Known originally as Mr. D's Seafood and Hamburgers, the first Captain D's was opened in Donelson, Tennessee, in 1969. Since then, the fast-casual chain's dedication to menu innovation and store redesign has helped the brand grow to 520 locations in 25 states primarily in the South and Midwest. The chain does a good job of pulling off the concept of affordable but tasty seafood, with full dishes that range from $4.95 to just $7.95 both grilled and fried. Recent years have seen the chain attempting to create a more "vibrant coastal experience and welcoming atmosphere."

4. Fazoli's

We know what you're saying, "Italian fast food?" Though many have tried and failed, Fazoli's has come the closest to actually pulling off the concept. The Lexington, Kentucky-based franchise has 217 restaurants in 26 states, including north Florida (which is so drastically different from South Florida, we might as well secede). The menu features fresh and oven-baked pastas, as well as pizza, and classic "submarinos" with turkey, ham, meatballs, pepperoni, salami and provolone cheese.

3. Le Pain Quotidien

It may not be pronounceable, but Le Pain Quotidien sure is edible. Founded in Brussels in 1990, the international chain has over 200 stores in 20 countries and a strong presence in New York City, Los Angeles, and Washington, D.C.. The brand has a deep dedication to organic products in all its bread and cakes and features a homey, rustic service and style. In addition to many different kinds of bread, Le Pain also features soft-boiled organic eggs, organic steel-cut oatmeal, and homemade organic granola.

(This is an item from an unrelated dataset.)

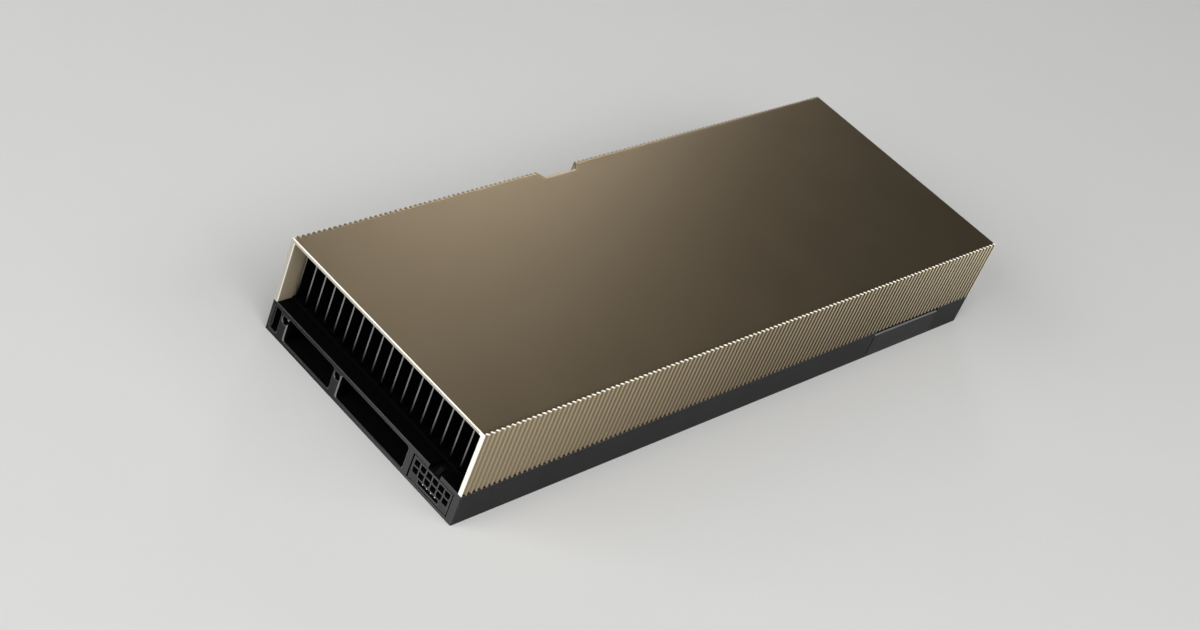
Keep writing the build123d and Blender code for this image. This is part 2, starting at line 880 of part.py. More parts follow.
def shroud_screws():
    """Countersunk screws that pull the lugs, the frame's ledges and the backplate together."""
    screws = []
    for x, y, inward in lug_places():
        head = loft([Pos(x, y, 0) * RegularPolygon(screw_head_radius, round_side_count),
                     Pos(x, y, backplate_thickness) * RegularPolygon(screw_radius, round_side_count)])
        shank = rod(x, y, backplate_thickness, board_bottom + screw_grip, screw_radius)
        recess = rod(x, y, 0, backplate_thickness / 2, driver_radius, recess_side_count)
        screws.append(head + shank - recess)
    return group(screws)


def retention_screws():
    """Pan-head screws that pull the heat spreader onto the processor."""
    screws = []
    for x, y in retention_places():
        head = rod(x, y, retention_head_gap, support_bottom, retention_head_radius)
        shank = rod(x, y, support_bottom, spreader_bottom - 2 * interface_thickness, retention_radius)
        recess = rod(x, y, 0, support_bottom / 2, driver_radius, recess_side_count)
        screws.append(head + shank - recess)
    return group(screws)


nodes = (
    shroud, base_frame, link_cover, backplate, insulating_film, circuit_board, edge_contacts, link_contacts,
    heat_sink_base, heat_sink_fins, side_fins, heat_spreader, thermal_pads, thermal_interface,
    processor_substrate, processor_die, memory_stacks, package_frame, inductors, power_stages, capacitors,
    input_capacitors, control_chips, support_plate, board_spacers, power_socket, power_pins, sense_pins,
    shroud_screws, retention_screws,
)

os.makedirs("parts", exist_ok=True)
for node in nodes:
    export_step(node(), "parts/" + node.__name__ + ".step")
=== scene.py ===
import math

import bpy
import numpy as np
from mathutils import Matrix, Vector


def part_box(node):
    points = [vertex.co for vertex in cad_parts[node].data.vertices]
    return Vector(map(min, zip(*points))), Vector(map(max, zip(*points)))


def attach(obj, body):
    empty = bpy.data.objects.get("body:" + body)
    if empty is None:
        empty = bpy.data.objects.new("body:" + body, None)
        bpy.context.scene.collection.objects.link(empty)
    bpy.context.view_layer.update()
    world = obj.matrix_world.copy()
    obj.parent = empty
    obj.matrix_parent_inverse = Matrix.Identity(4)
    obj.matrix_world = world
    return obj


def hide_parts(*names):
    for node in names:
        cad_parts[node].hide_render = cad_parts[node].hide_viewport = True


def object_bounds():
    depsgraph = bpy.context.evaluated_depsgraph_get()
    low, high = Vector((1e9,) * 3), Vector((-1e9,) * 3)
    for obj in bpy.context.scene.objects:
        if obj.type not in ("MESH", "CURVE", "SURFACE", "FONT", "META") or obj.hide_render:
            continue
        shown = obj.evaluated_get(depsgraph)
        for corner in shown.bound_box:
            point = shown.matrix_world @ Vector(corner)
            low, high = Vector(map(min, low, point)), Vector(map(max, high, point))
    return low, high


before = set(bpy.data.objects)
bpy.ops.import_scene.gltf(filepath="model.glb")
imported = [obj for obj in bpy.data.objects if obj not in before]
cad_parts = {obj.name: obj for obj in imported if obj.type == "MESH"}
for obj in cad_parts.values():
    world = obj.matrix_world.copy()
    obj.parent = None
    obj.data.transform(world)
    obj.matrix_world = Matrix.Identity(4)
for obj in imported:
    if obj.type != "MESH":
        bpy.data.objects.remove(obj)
cad_low, cad_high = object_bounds()


# Backplate: a flat steel sheet that closes the underside, punched, countersunk and powder coated black.
# The screws from below clamp it to the frame's ledges and the shroud's lugs.

mm = 0.001


def add_node(tree, kind, inputs=None, **settings):
    """One shader node with its settings. An input is given as a value, or as the socket that feeds it."""
    node = tree.nodes.new("ShaderNode" + kind)
    for name, value in settings.items():
        setattr(node, name, value)
    for name, value in (inputs or {}).items():
        if isinstance(value, bpy.types.NodeSocket):
            tree.links.new(value, node.inputs[name])
        else:
            node.inputs[name].default_value = value
    return node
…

2. Papa Murphy's Take-and-Bake Pizza

Though you might mistake their commercial for a Seinfeld spoof of Papa John's, Papa Murphy's has managed to bring the buy-and-bake concept Kramer once dreamed of to life. The chain boasts over 1,400 franchised stores in 37 states, with 14 more in Canada and three in Dubai. Since its inception as a combination of Papa Aldo's Pizza in Hillsboro, Oregon and Murphy's Pizza of Petaluma, California, Papa Murphy's has enjoyed numerous accolades. It was voted "Best Pizza Chain in America" by Restaurants and Institutions magazine every year for nearly a decade. It has also snagged recognition from Pizza Today and Zagat.

1. In-N-Out Burger

This is one of those food mysteries no one will ever figure out -- "What makes In-N-Out burgers so damn good?!" One unnamed patron in our last visit to Las Vegas may have had the secret when she said, "They must put crack in this shit!" Though you may not feel too strung out after enjoying the triple cheeseburger pictured above, you sure will be coming back time and time again to partake in the deliciousness. There have been faint rumors of the famed West Coast chain having snatched up five parcels of land here in Miami, but no right-turn arrows have been spotted from the familiar logo. All that's left is hope and prayer, or another trip to Las Vegas. Bummer.